• Stated exercise: Copy out the line that contains "in short tails", the line that contains "zip(*points))), Vector(map(max, zip(*points)))", and every line between them, exactly, and nothing else.

• Material provided:
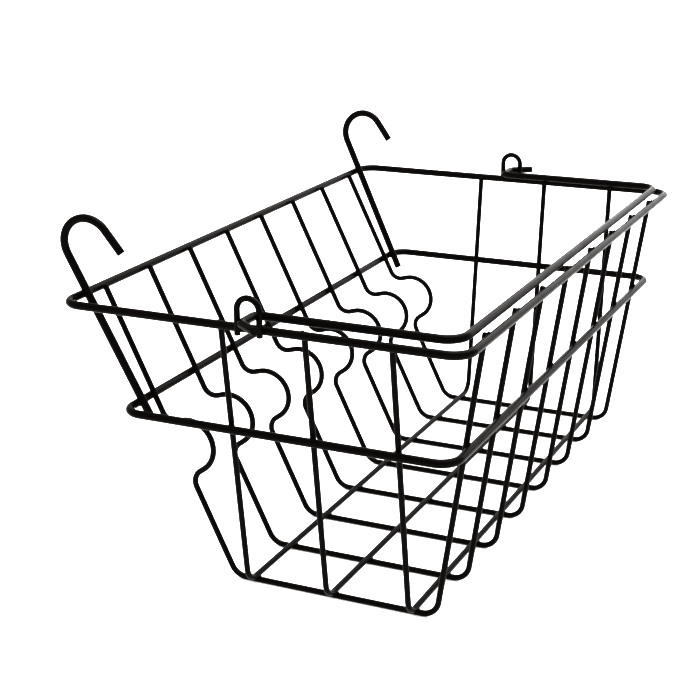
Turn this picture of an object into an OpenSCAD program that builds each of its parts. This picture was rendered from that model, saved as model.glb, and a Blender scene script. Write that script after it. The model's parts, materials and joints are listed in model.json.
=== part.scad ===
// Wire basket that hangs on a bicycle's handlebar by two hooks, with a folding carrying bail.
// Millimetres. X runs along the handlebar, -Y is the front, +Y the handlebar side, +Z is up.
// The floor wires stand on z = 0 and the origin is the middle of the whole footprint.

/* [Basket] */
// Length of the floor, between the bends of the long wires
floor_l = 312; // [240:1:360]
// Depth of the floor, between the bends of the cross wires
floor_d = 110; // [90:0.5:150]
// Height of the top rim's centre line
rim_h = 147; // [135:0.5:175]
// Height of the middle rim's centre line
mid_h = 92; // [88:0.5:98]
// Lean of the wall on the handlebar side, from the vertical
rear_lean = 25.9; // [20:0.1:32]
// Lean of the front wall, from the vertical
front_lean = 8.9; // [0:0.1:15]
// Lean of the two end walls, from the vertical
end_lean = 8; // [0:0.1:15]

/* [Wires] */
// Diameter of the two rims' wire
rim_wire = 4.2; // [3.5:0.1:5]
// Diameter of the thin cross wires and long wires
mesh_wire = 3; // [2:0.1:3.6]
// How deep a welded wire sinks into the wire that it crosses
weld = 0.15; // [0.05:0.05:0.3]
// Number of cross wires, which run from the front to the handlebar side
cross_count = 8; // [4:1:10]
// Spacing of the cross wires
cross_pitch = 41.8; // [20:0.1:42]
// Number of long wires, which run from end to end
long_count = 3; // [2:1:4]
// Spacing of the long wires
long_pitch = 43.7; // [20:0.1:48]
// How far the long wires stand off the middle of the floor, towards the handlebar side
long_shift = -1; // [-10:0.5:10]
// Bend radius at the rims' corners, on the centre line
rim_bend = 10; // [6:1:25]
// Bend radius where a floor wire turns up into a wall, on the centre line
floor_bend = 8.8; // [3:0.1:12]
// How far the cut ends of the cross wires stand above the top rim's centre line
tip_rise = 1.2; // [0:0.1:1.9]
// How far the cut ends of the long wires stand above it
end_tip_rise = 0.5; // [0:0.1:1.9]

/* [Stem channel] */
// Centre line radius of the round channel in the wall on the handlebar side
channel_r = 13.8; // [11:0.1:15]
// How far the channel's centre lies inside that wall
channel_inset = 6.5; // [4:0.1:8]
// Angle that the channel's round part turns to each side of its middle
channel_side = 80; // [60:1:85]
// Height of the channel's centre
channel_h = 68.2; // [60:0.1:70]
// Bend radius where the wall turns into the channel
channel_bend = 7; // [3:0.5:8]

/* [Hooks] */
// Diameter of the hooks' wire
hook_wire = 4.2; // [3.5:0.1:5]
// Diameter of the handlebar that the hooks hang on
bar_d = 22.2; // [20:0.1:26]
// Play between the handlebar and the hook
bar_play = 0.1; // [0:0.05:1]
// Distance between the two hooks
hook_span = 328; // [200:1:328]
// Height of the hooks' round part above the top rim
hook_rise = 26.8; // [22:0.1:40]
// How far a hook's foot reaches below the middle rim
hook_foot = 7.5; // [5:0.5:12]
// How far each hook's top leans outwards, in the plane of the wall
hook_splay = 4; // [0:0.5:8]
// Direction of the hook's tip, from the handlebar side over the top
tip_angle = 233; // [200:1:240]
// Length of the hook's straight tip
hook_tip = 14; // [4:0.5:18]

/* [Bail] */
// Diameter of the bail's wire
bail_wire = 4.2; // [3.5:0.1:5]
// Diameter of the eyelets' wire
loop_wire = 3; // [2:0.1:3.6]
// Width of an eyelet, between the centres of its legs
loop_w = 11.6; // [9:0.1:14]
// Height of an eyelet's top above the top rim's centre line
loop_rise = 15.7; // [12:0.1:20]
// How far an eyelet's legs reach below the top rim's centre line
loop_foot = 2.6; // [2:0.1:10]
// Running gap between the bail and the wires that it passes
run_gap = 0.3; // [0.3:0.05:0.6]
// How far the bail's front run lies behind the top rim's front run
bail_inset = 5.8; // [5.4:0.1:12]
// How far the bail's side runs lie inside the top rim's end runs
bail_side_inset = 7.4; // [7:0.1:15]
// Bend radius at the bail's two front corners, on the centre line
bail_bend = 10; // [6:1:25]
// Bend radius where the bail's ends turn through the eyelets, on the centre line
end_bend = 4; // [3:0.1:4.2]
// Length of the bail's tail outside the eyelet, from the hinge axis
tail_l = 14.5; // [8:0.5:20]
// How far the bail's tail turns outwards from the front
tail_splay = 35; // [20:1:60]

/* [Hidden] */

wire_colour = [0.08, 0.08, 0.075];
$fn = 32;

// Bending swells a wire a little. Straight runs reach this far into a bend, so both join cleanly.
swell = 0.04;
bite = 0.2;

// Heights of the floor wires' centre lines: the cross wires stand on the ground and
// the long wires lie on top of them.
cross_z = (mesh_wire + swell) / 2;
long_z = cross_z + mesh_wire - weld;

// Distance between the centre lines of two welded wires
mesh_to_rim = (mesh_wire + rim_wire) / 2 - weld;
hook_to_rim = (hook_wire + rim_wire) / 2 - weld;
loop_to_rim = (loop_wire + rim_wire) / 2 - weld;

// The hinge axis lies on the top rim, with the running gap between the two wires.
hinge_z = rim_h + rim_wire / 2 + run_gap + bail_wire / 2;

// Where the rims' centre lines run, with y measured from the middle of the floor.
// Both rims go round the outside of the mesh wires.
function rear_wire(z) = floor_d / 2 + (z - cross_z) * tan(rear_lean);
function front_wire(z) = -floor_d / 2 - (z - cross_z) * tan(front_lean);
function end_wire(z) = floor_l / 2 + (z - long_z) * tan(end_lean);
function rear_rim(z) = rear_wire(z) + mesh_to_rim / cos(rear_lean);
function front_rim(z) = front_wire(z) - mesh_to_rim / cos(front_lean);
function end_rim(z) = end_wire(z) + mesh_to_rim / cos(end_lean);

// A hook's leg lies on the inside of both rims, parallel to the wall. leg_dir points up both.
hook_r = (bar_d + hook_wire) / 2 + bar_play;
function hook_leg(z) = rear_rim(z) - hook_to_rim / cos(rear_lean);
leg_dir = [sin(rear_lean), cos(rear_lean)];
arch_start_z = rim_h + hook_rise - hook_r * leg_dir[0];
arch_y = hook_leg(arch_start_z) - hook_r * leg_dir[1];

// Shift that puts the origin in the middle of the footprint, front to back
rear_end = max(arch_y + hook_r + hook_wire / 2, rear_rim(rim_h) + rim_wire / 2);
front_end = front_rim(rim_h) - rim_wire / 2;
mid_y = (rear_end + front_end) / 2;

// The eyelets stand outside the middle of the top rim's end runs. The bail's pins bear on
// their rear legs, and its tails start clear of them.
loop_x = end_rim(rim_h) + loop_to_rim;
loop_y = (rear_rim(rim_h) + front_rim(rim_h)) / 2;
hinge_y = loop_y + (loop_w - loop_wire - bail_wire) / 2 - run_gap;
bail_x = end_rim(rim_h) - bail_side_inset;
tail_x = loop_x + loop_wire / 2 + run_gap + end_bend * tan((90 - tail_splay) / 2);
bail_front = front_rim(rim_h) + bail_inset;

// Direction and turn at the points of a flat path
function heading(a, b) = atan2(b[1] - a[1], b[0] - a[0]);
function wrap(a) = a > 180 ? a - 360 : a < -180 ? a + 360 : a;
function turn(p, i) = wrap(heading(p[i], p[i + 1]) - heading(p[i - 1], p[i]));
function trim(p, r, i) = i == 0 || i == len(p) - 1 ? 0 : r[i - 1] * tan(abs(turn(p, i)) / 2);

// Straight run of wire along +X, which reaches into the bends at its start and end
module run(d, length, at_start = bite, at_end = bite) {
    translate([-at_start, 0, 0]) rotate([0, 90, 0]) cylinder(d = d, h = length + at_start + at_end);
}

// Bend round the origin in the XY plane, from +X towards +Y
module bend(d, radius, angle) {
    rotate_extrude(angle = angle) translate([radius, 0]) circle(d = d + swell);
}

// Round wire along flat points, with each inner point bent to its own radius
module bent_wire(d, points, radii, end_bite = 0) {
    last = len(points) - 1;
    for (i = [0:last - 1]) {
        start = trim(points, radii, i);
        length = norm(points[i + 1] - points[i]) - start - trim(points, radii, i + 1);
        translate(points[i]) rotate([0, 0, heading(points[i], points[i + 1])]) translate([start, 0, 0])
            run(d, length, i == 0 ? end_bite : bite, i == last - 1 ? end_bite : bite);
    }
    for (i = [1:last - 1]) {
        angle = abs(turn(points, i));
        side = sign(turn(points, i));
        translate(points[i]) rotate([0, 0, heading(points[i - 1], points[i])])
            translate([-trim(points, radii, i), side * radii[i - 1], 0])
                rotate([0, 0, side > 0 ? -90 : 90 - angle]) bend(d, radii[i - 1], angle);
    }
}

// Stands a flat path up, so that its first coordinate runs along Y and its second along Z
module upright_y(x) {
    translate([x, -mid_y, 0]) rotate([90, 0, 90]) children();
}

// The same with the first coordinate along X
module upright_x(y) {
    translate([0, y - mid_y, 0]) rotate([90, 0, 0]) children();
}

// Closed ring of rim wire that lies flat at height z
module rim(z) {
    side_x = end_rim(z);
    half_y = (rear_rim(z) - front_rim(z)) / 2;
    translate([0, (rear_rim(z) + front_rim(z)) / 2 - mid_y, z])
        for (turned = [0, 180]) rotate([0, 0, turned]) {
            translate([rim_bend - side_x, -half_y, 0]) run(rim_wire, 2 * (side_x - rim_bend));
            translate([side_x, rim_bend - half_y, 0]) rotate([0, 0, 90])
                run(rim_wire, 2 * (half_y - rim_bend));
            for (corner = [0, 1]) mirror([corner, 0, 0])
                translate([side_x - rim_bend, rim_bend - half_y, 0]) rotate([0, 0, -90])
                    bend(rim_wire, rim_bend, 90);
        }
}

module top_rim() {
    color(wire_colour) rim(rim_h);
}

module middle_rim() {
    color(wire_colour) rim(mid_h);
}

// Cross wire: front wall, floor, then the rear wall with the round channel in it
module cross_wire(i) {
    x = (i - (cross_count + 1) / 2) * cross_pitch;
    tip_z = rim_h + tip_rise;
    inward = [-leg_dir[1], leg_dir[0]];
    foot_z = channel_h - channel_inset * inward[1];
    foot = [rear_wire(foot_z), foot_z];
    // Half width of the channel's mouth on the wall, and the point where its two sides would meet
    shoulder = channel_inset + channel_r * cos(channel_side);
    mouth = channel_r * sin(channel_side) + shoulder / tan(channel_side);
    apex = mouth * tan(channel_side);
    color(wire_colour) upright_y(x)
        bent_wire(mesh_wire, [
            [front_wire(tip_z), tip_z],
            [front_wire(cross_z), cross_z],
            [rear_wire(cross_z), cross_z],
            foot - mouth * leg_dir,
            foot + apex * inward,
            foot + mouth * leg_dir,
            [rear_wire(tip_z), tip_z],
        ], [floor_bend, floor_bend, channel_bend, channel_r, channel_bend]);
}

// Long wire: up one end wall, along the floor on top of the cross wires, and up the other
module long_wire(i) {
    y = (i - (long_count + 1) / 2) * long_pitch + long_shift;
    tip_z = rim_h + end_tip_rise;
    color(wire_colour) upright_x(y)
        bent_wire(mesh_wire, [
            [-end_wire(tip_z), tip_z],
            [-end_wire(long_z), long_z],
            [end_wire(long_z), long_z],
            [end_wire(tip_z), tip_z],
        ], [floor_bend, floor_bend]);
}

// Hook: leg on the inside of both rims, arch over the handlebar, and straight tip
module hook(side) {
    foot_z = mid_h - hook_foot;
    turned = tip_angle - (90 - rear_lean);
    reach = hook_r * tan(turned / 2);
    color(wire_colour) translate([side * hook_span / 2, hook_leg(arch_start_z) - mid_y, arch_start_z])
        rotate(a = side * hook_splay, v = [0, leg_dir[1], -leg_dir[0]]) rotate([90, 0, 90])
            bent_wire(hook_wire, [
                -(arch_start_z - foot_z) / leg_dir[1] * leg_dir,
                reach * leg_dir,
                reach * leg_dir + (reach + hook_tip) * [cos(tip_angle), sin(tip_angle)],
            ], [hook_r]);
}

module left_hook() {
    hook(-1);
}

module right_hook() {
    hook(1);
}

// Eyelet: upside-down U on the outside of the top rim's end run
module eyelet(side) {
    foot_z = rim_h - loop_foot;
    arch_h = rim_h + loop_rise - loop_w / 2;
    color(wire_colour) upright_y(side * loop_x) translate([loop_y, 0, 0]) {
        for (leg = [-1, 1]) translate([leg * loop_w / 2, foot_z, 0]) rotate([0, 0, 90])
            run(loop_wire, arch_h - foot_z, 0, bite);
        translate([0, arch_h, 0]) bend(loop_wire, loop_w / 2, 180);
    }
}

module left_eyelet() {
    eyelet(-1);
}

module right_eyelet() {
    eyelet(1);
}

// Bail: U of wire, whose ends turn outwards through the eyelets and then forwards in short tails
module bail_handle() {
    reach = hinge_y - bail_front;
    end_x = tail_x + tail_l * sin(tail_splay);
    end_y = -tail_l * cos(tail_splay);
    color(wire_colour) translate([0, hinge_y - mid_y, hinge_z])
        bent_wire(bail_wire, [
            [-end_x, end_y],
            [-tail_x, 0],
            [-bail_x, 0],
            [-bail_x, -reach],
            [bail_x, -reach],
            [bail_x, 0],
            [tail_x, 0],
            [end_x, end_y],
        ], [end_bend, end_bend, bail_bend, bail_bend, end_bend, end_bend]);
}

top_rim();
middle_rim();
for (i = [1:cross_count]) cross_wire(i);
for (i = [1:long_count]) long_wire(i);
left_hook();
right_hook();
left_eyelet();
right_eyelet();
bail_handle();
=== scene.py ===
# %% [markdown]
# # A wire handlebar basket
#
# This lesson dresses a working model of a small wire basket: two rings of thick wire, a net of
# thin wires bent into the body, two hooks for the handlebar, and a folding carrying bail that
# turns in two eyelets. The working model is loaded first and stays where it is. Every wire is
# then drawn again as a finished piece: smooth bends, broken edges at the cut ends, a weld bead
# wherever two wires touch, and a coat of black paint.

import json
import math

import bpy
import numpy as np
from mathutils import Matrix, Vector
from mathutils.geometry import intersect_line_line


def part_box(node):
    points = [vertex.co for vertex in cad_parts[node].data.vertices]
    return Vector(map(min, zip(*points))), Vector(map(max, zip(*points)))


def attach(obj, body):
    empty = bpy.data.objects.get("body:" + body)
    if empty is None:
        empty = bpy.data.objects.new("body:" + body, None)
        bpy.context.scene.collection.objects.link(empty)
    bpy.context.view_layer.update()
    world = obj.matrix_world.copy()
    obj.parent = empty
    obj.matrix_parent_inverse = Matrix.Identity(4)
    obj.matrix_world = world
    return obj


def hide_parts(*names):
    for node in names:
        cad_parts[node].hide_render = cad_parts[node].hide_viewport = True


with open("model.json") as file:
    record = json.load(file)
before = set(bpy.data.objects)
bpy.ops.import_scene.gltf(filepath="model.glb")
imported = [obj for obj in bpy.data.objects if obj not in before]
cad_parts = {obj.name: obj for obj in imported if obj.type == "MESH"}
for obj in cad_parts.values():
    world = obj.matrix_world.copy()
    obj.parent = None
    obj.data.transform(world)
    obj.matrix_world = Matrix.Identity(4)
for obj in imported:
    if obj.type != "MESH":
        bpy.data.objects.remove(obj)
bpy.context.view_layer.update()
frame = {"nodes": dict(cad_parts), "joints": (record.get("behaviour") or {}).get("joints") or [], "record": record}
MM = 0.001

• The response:
// Bail: U of wire, whose ends turn outwards through the eyelets and then forwards in short tails
module bail_handle() {
    reach = hinge_y - bail_front;
    end_x = tail_x + tail_l * sin(tail_splay);
    end_y = -tail_l * cos(tail_splay);
    color(wire_colour) translate([0, hinge_y - mid_y, hinge_z])
        bent_wire(bail_wire, [
            [-end_x, end_y],
            [-tail_x, 0],
            [-bail_x, 0],
            [-bail_x, -reach],
            [bail_x, -reach],
            [bail_x, 0],
            [tail_x, 0],
            [end_x, end_y],
        ], [end_bend, end_bend, bail_bend, bail_bend, end_bend, end_bend]);
}

top_rim();
middle_rim();
for (i = [1:cross_count]) cross_wire(i);
for (i = [1:long_count]) long_wire(i);
left_hook();
right_hook();
left_eyelet();
right_eyelet();
bail_handle();
=== scene.py ===
# %% [markdown]
# # A wire handlebar basket
#
# This lesson dresses a working model of a small wire basket: two rings of thick wire, a net of
# thin wires bent into the body, two hooks for the handlebar, and a folding carrying bail that
# turns in two eyelets. The working model is loaded first and stays where it is. Every wire is
# then drawn again as a finished piece: smooth bends, broken edges at the cut ends, a weld bead
# wherever two wires touch, and a coat of black paint.

import json
import math

import bpy
import numpy as np
from mathutils import Matrix, Vector
from mathutils.geometry import intersect_line_line


def part_box(node):
    points = [vertex.co for vertex in cad_parts[node].data.vertices]
    return Vector(map(min, zip(*points))), Vector(map(max, zip(*points)))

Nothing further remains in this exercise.